Design and simulate linear steady-state and time-varying Kalman filters. Generate C/C++ code for these filters using MATLAB Coder and Simulink Coder.
Nonlinear State Estimators
Estimate states of nonlinear systems using extended Kalman filters, unscented Kalman filters, or particle filters in MATLAB and Simulink. Generate C/C++ code for these filters using MATLAB Coder and Simulink Coder.
Use the Linear Analysis Tool in Simulink Control Design to linearize Simulink models. Compute time and frequency responses of linearized models using step response, impulse response, Bode, Nichols, Nyquist, singular value, and zero-pole plots.

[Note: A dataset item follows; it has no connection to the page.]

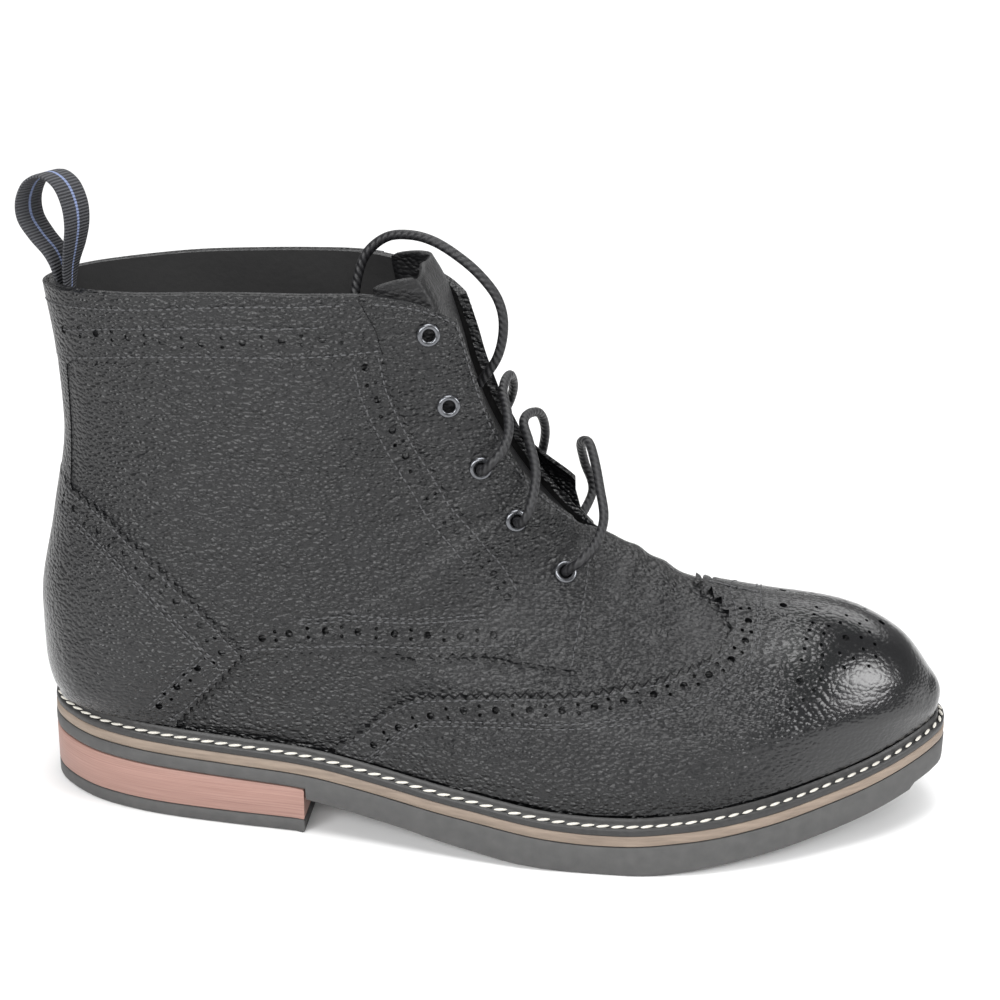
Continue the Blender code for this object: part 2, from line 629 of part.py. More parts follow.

Graphically tune SISO feedback loops modeled in Simulink using Simulink Control Design. Design controllers using interactive Bode, root locus, and Nichols graphical editors for adding, modifying, and removing controller poles, zeros, and gains.
Automatically tune gains of PID controllers modeled in Simulink. Use the Control System Tuner app or command-line tools in Simulink Control Design to automatically tune the gains and dynamics of control elements distributed across any number of feedback loops in Simulink.